The repressive crackdown was in line with statements made by the newly installed president, Temer, who declared before his cabinet last week following the Senate’s vote to permanently oust Rousseff from the presidency that the government would no longer tolerate being called golpista (putschist) and would respond with “firmness” to any opposition.

In advance of the Sao Paulo demonstration, Temer, attending the G20 summit in Hangzhou, China, dismissed protests against his installation as president. “They are small groups, it seems that they are minimal groups, doesn’t it?” he said Saturday. I don’t know the numbers but there are 40, 50, a hundred people, nothing more than this. Now, out of 204 million Brazilians, I think that this is meaningless.”

Following Sunday’s demonstration in Sao Paulo, Temer’s finance minister, Henrique Meirelles, issued something of a correction of the president’s statement, acknowledging that it included a “fairly substantial number of people,” but adding that “we already had much bigger demonstrations,” presumably referring to the right-wing rallies demanding Rousseff’s ouster. He went on to insist that the violently repressed protest was “part of democracy, part of the free debate in the country” that helped to legitimize the impeachment of Rousseff “before the world.”

Meirelles, a former international banker and IMF official, is the point man in the drive to impose sweeping attacks on working-class living standards and social services. He was appointed as a signal to Wall Street of the government’s commitment to the profit interests of the banks and transnationals. He played essentially the same role when he was appointed to head the country’s central bank under the first PT government of former metalworkers union leader, President Luiz Inacio Lula da Silva.

Speaking on Monday, Meirelles dismissed the importance of the protests, declaring, “what the voters are worried about today, correctly, is their own jobs.” He claimed that the economic policies being pursued by Temer, including a 20-year social spending freeze, massive cuts to social security benefits and a counter-reform of labor laws, were necessary to reverse the country’s deep economic crisis, which has driven the official unemployment rate to nearly 12 percent.

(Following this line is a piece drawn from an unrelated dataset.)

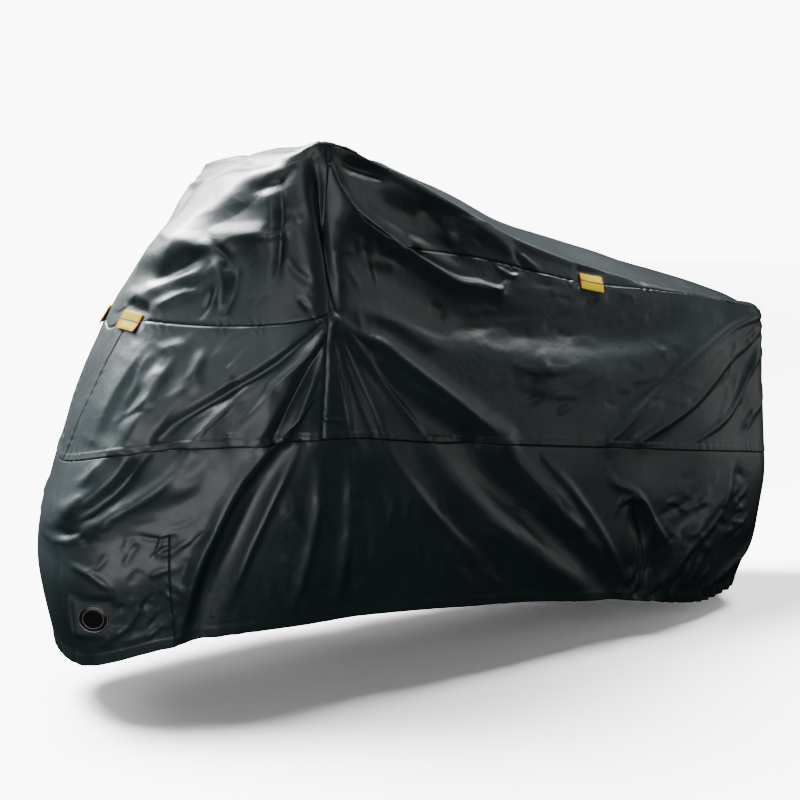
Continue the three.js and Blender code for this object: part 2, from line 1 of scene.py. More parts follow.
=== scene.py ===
"""A fitted motorcycle cover of coated polyester, sewn from fine sheets over its solid panels."""

import json
import math

import bpy
import numpy as np
from bpy.props import FloatProperty, FloatVectorProperty, PointerProperty
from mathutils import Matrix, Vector


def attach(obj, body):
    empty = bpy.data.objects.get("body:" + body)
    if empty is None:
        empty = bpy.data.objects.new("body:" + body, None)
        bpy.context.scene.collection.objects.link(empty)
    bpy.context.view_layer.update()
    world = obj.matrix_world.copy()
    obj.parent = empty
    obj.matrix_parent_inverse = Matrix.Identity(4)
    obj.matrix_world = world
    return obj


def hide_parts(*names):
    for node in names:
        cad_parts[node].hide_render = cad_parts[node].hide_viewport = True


bl_info = {
    "name": "Motorcycle Cover",
    "version": (1, 0, 0),
    "blender": (4, 5, 0),
    "location": "3D View > Sidebar > Cover",
    "description": "Sews a fitted motorcycle cover of coated cloth over its frame",
    "category": "Object",
}

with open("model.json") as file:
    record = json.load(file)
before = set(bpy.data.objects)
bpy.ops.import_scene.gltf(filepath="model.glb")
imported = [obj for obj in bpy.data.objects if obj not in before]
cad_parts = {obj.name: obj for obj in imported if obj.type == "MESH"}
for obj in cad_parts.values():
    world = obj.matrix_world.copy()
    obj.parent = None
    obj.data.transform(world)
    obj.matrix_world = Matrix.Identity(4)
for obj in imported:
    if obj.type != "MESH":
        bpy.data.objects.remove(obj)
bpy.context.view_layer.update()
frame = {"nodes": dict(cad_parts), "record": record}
SLOT_COLOUR = {m["slot"]: tuple(m["base_color"]) for m in frame["record"]["materials"]}

# The form is worked out in millimetres and turned into metres when a mesh is made.
MM = 0.001
LEFT, RIGHT = -1, 1
SIDES = {"left": LEFT, "right": RIGHT}

# The cloth is measured along the cover from the nose (0) to the tail, and up its girth from
# the hem (0) over the middle seam (2) and the upper seam (3) to the crown (5).
ALONG = (0, 150, 380, 680, 1020, 1500, 1950, 2180, 2320)
NOSE, TAIL = ALONG[0], ALONG[-1]
HEM, MIDDLE_SEAM, UPPER_SEAM, PEAK, CROWN = 0, 2, 3, 3.9, 5
GRIP_SEAM = 680
TAIL_SEAM = 2200
FRONT_SEAM_TOP, FRONT_SEAM_BOTTOM = 120, 30
PATCH_START, PATCH_END, PATCH_TOP = 120, 360, 1.2

# Lines of the form at those places: girth, then x along the cover, the half width and the height.
FORM = (
    # hem
    (0, (-1004, -974, -777, -480, -150, 330, 740, 902, 930),
     (0, 130, 227, 265, 270, 255, 210, 130, 0),
     (84, 87, 135, 147, 133, 74, 4, 10, 20)),
    # low
    (0.9, (-1035, -1002, -795, -490, -155, 345, 782, 958, 997),
     (0, 160, 265, 320, 300, 275, 225, 140, 0),
     (290, 300, 330, 340, 320, 270, 200, 180, 175)),
    # middle seam
    (2, (-985, -953, -784, -495, -155, 360, 820, 999, 1038),
     (0, 145, 280, 350, 305, 270, 210, 132, 0),
     (527, 547, 580, 585, 543, 480, 420, 392, 385)),
    # upper seam
    (3, (-866, -832, -702, -492, -210, 300, 755, 972, 1026),
     (0, 130, 270, 375, 270, 195, 149, 112, 0),
     (815, 838, 832, 855, 983, 900, 848, 804, 774)),
    # shoulder
    (4, (-710, -686, -622, -497, -240, 240, 720, 943, 1005),
     (0, 100, 235, 395, 290, 160, 107, 72, 0),
     (1030, 1045, 1094, 1206, 1128, 965, 858, 820, 802)),
    # crown
    (5, (-625, -615, -572, -495, -250, 210, 700, 920, 968),
     (0, 0, 0, 0, 0, 0, 0, 0, 0),
     (1152, 1157, 1173, 1198, 1191, 1040, 913, 851, 829)),
)

# The upper seam leaves the grip near its peak and drops to the level of the seat.
REAR_SEAM_ALONG = (680, 760, 830, 890, 950, 1070, 2320)
REAR_SEAM_GIRTH = (3.9, 3.5, 3.35, 3.22, 3.08, 3, 3)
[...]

“The important thing is to show that the rhythm of carrying out the economic adjustment is on course and that it is not suffering any change in direction,” he said.

While the working class is the main target of these policies, which aim to place the full burden of the crisis on its shoulders, the demonstration in Sao Paulo was largely composed of sections of students and the middle class. The Workers Party-affiliated trade union federation, the CUT, sent only its functionaries, mobilizing no section of workers from the industrial districts surrounding the city.

Various pseudo-left groups along with the “social movements” aligned with the PT and sections of the union bureaucracy attempted to politically steer the mass protest toward the demand of “diretas já. “This was the slogan, for immediate direct presidential elections, that was raised 30 years ago in the waning days of the US-backed military dictatorship. It was used to subordinate the working class to the campaign of various bourgeois parties to organize an orderly transfer of power from military to civilian capitalist rule.

The demand, raised once again by both Rousseff and her predecessor, Lula, along with the PT’s pseudo-left satellites, has the same essential content today, and would serve to politically legitimize the change in regime brought about through the impeachment as well as the agenda of sweeping attacks on the working class that is now being implemented.